- Directed by: Vishram Sawant
- Screenplay by: Vishram Sawant
- Produced by: Swaty Satyam; Venkatrao l Satyam;
- Starring: Randeep Hooda; Suniel Shetty; Nitu Chandra;
- Cinematography: Samala Bhasker
- Edited by: Nipun Gupta
- Music by: Amar Mohile Vikaas Vishwakarma
- Production company: Tutri Ventures
- Distributed by: ZEE5
- Release date: 26 January 2023;
- Country: India
- Language: Hindi

= Operation Fryday =

2023 Indian Hindi-language film

Operation Fryday is a 2023 Indian Hindi-language film, written and directed by Vishram Sawant. The film stars Randeep Hooda, Suniel Shetty and Nitu Chandra in lead roles. The film was released on 26 January 2023 by ZEE5 on its official OTT platform.

==Plot==
Ghulam (Randeep Hooda) works as an informer for encounter specialist Sada Nair (Sunil Shetty). His driving force is ensuring his younger brother’s education, and he spares no effort to support him. Tragedy strikes when his brother is killed in a gang war— a loss Ghulam blames on the Mumbai police.

Disillusioned, he distances himself from the force and starts his own business. Soon, a businessman hires him to deliver packages. Unaware of their contents, Ghulam’s involvement inadvertently triggers a series of bomb blasts across Mumbai.

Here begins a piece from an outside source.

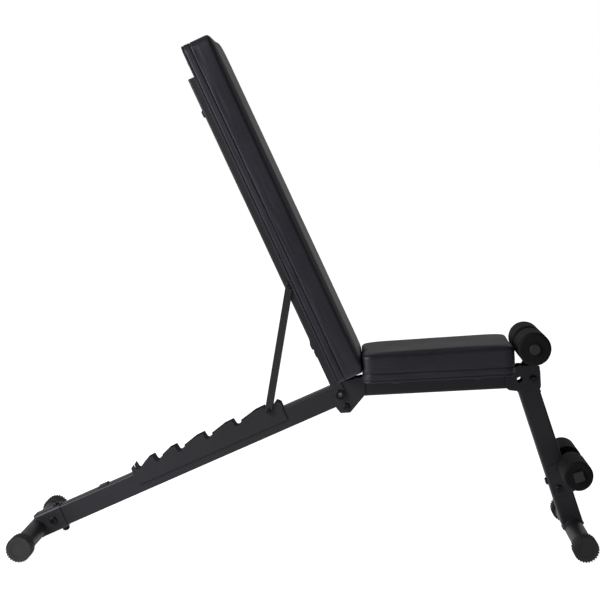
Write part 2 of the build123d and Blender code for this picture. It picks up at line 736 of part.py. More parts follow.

Shaken by the devastation and betrayal, he resolves to take matters into his own hands, setting out alone to hunt down and avenge the masterminds behind the attacks.

== Reviews ==
Archana Khurana of The Times of India wrote "Given Bollywood’s track record in the crime drama genre, ‘Operation Fryday’ could have been a pleasant watch if it had been released a decade ago when it was actually shot. But, for now, it's best to give it a pass".

==Production==
The film was originally titled Shooter in 2012. The film was shot in Mumbai and Lucknow.